Ed è allora che la camicia perfettamente stirata sembra strapparsi, ma non accade, è in quel momento che Warren Ellis si tramuta in una marionetta impazzita, che salta imbizzarrita brandendo un violino urlante, e Cave che dietro di lui sembra tirarne i fili, in un gioco di ombre buffo eppure frastornante e contemporaneamente allunga gli arti del pubblico adorante, affinché possa anch’esso contribuire alla rappresentazione e chiede spinte ulteriori, ritmi cardiaci accelerati. “From Her To Eternity” e sembra di sentirla ancora quella ragazza che si dimena nella stanza 29, percussioni come percosse, e allora fuggi, inseguito dall’uomo nero, sgommi senza speranza verso “Tupelo”, e ti pare di vedere i corvi che ti volano sulla testa. L’ansia che monta e che improvvisamente si smonta, un ponte che sa di speranza, di approdo, da “Jubilee Street” alla culla di “Ship Song”, all’abbraccio consolatorio e ricaricante di “Into My Arms”, come un pericolo scampato, all’interno di una multi sceneggiatura western-noir-romantica.

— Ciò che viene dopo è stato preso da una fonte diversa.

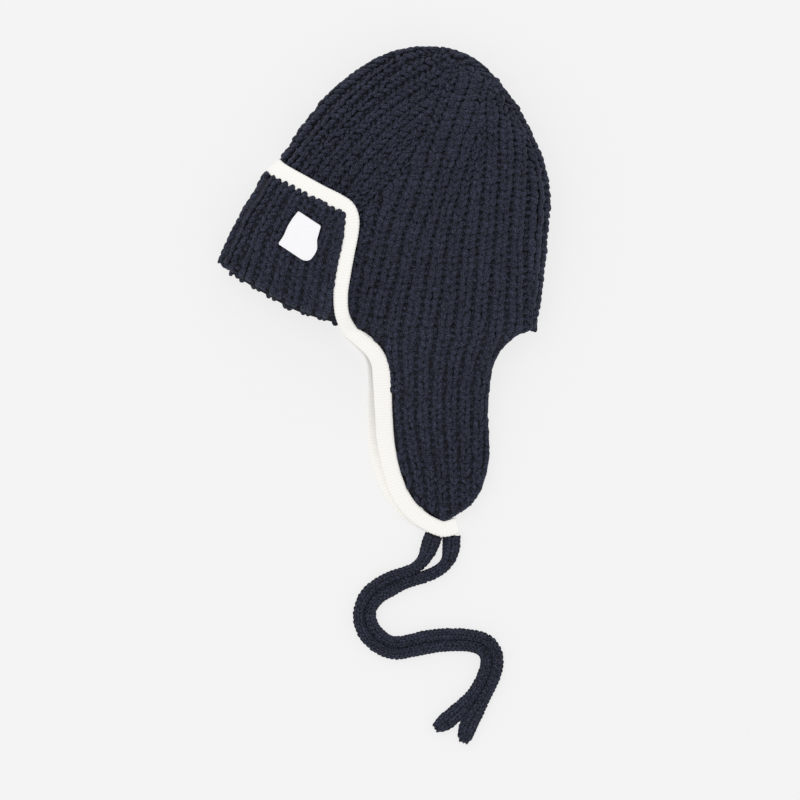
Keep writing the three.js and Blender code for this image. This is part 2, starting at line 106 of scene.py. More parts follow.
def woolBlendYarn(name, look):  # plied wool blend, brushed by wear: matt, a faint pale bloom at its edges
    material, tree = newMaterial(name)
    shade = addNode(tree, "ShaderNodeAttribute", attribute_name="shade")
    inYarn = addNode(tree, "ShaderNodeAttribute", attribute_name="inYarn")
    place = addNode(tree, "ShaderNodeTexCoord").outputs["Object"]
    # the shade attribute holds a random tone for every stitch, and painted light and shade: lit leg tops,
    # shaded undersides, ground and valley loops
    legTone = addNode(tree, "ShaderNodeValToRGB", {"Fac": shade.outputs["Fac"]})
    stops = legTone.color_ramp.elements
    stops[0].color, stops[1].color = linear(look["groundShadeHex"]), linear(look["litCrestHex"])
    stops.new(0.5).color = linear(look["legHex"])
    fleckNoise = addNode(tree, "ShaderNodeTexNoise", {
        "Vector": place, "Scale": 1000 / look["fleck"], "Detail": 4.0, "Roughness": 0.65})
    flecks = addNode(tree, "ShaderNodeMapRange", {
        "Value": fleckNoise.outputs["Fac"], "From Min": 0.52, "From Max": 0.78, "To Min": 0.0, "To Max": 0.5})
    heather = addNode(tree, "ShaderNodeMix", {  # 0 is the factor, 6 and 7 are the colours
        0: flecks.outputs["Result"], 6: legTone.outputs["Color"], 7: linear(look["heatherHex"])},
        data_type="RGBA")
    wearNoise = addNode(tree, "ShaderNodeTexNoise", {
        "Vector": place, "Scale": 1000 / look["wear"], "Detail": 2.0})
    worn = addNode(tree, "ShaderNodeMapRange", {
        "Value": wearNoise.outputs["Fac"], "From Min": 0.3, "From Max": 0.7, "To Min": 0.92, "To Max": 1.08})
    tuftNoise = addNode(tree, "ShaderNodeTexNoise", {
        "Vector": place, "Scale": 1000 / look["tuft"], "Detail": 0.8})
    tufted = addNode(tree, "ShaderNodeMapRange", {
        "Value": tuftNoise.outputs["Fac"], "From Min": 0.32, "From Max": 0.68,
        "To Min": 1 - look["tuftContrast"], "To Max": 1 + look["tuftContrast"]})
    tone = addNode(tree, "ShaderNodeMath", {0: worn.outputs["Result"], 1: tufted.outputs["Result"]},
                   operation="MULTIPLY")
    colour = addNode(tree, "ShaderNodeHueSaturation", {
        "Color": heather.outputs[2], "Value": tone.outputs["Value"]})
    plies = addNode(tree, "ShaderNodeTexWave", {  # its bands lie about a plyGap apart on a leg
        "Vector": inYarn.outputs["Vector"], "Scale": 0.5 / look["plyGap"], "Distortion": 0.6, "Detail": 1.0},
        wave_type="BANDS", bands_direction="DIAGONAL")
    hairs = addNode(tree, "ShaderNodeTexNoise", {
        "Vector": place, "Scale": 1000 / look["fibre"], "Detail": 3.0, "Roughness": 0.7})
    plyBump = addNode(tree, "ShaderNodeBump", {
        "Height": plies.outputs["Fac"], "Strength": 0.45, "Distance": 0.35 * mm})
    fibreBump = addNode(tree, "ShaderNodeBump", {
        "Height": hairs.outputs["Fac"], "Normal": plyBump.outputs["Normal"], "Strength": 0.5,
        "Distance": 0.25 * mm})
    surface = addNode(tree, "ShaderNodeBsdfPrincipled", {
        "Base Color": colour.outputs["Color"], "Roughness": look["roughness"], "IOR": look["ior"],
        "Specular IOR Level": 0.25, "Sheen Weight": look["sheen"], "Sheen Roughness": 0.45,
        "Sheen Tint": linear(look["sheenHex"]), "Normal": fibreBump.outputs["Normal"]})
    addNode(tree, "ShaderNodeOutputMaterial", {"Surface": surface.outputs["BSDF"]})
    return material


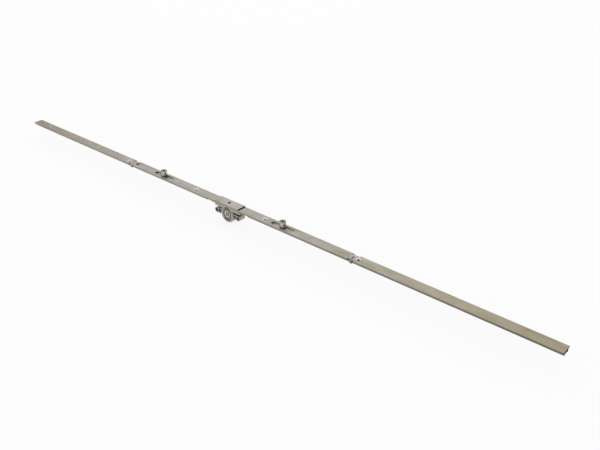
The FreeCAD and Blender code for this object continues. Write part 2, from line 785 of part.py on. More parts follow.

Un passaggio perfettamente eseguito, forse l’apice suggestivo della serata. Che poi scivola di nuovo nella malinconia di “Skeleton Tree”, segnata però da due squarci nervosi: l’ironia sensuale di “Red Right Hand” e la furia da ultimo respiro di “The Mercy Seat”, meno incalzante dell’originale, ma sempre bramosa. E pare che la buona notte venga servita con tutti i crismi. Ma arriva “The Weeping Song” e si alzano al cielo i canti degli ubriachi con le lacrime colorate di vino rosso.
Ed è a quel punto che Nick Cave rompe gli ultimi indugi, e scende in mezzo alla folla. Ma lo fa senza spingere con cortesia, come se si stesse dirigendo al banco per un invito colossale. Calma e sangue freddo. E poi caldo. E poi stupore, ma anche battute e risate, come dire “è un gioco, ma facciamolo bene”. Siamo seri, ma non prendiamoci troppo sul serio”. Finisce in baraonda, attesa eppure sorprendente e ordinata: tutti sul palco, a dare man forte, senza barriere, lasciarsi andare, ma senza mai andare oltre la barriera del buongusto. “Push The Sky Away”, che si tramuta nel perfetto riassunto della serata, un sussurro che sale e che diventa progressivamente un canto corale, ora tenero, ora rabbioso. La ricetta del professor Cave, l’equilibrista delle emozioni forti ma dosate al punto giusto, il grande domatore dell’arte popolare.